Flights Of Fancy: Berkshire Botanical Garden Presents Jewelry Artist Mindy Lam
Her reverence for nature, a deeply spiritual soul and a lived experience of illness and healing all go into the work of jewelry artist Mindy Lam. You don’t necessarily have to know all that about her, of course, but you’ll sense it when you peer at the intricate worlds that exist in each of her highly adorned pieces. Berkshire Botanical Garden in Stockbridge, Mass. has them on exhibit in “Flights of Fancy: The Botanical and Bejeweled Universe of Mindy Lam” running through June 6 in the Center House Leonhardt Galleries.
And perusing the exhibit is like talking a walk through a magical fairyland. Her pieces, more like sculptures than brooches, earrings and accessories, are combinations of 14k gold, copper or stainless-steel wire wrapped around jeweled and vintage flowers, bugs and animals. Sprinkled around those are sparkly Swarovski crystals and semi-precious stones. Each one presents a universe of its own. Lam is careful to include at least one item of vintage jewelry in with every one of her creations. “Vintage and new ensures that the piece is timeless,” she says.
The Leonhardt Galleries have been transformed into three distinctive gallery rooms. The first features Lam’s Homme Couture Collection, a favorite among men who wear these works of art as lapel pieces. They are exhibited museum wall-style and in glass showcases. Each is a one-of-a-kind art piece conveying its own natural world filled with creatures and floral elements — fish, flamingos, birds, all the things you find in nature and your garden, Lam says. A smaller room is gasp-worthy: two trees — clearly one representing spring, one for winter — bloom with nearly 500 Mindy Lam Classic original brooches and earrings sparkling in the sunlight. Off to the side is a board filled with pieces from her Cherry Blossom Collection, the butterflies looking like they’re just about to take flight.
From the Cherry Blossom Collection
Finally, there is the Wedding Room, with the centerpiece being Lam’s signature metal lace gown originating from a single, delicate thread of wire. Perhaps the grandest, most opulent piece is a winter crown, set in a bell jar in front of a window. Silver wire, rhinestones dangling like melting snow, and winter birds accented by green semi-precious stones evoke what Lam wanted others to see: that the Berkshires are as beautiful in the winter as in the rest of the year.
All items are for sale or available to purchase as a special order.
A Magical Connection
A Maryland resident, Lam visited the Berkshires in a bleak season, but how she found her way to the BBG is a bit of serendipity. Joanne Leonhardt Cassullo, a BBG board member and granddaughter of the Leonhardts — whose foundation the building is named for — uncharacteristically opened an unrecognized email from Mindy Lam’s company, subject line: SALE. Immediately taken with Lam’s work, she bought three pieces, and couldn’t get the collection out of her head. An idea for a show at the Garden formed, which she pitched to the marketing committee. The idea developed into a full exhibition.

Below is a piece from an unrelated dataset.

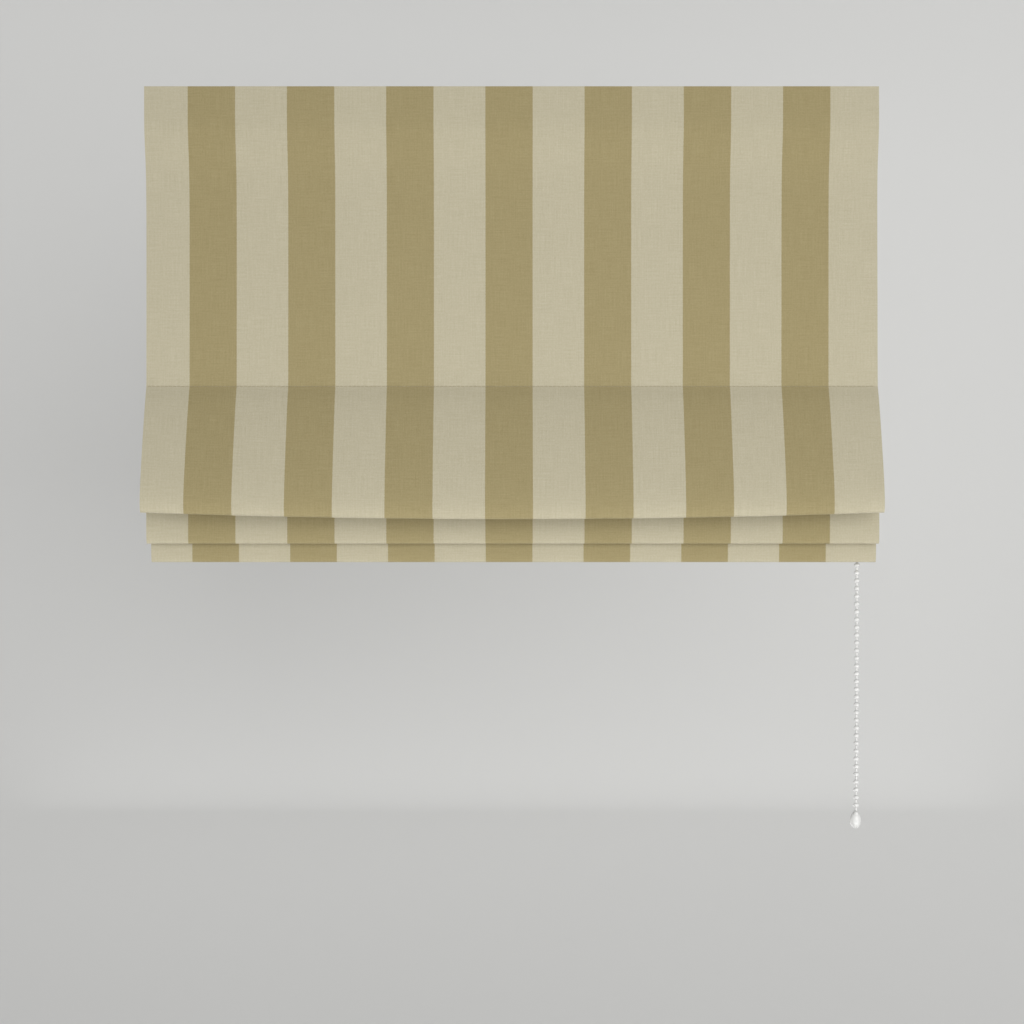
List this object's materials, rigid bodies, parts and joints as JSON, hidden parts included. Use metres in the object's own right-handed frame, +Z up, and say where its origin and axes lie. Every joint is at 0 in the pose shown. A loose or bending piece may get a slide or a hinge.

Lam visited BBG to get a feel for the garden and atmosphere. Cautioned that she was coming at a quiet time at the garden (and possibly snow), Lam laughed it off. Having grown up on a chicken farm in Hong Kong, she'd been a child fascinated with creatures found in nature. She knew she’d be able to see and sense the life of the garden even during a fallow season. When she walked through, she saw children on site and learned about BBG’s education program. Inspired, she has generously extended sales on her website to support the Garden’s horticulture and education programs.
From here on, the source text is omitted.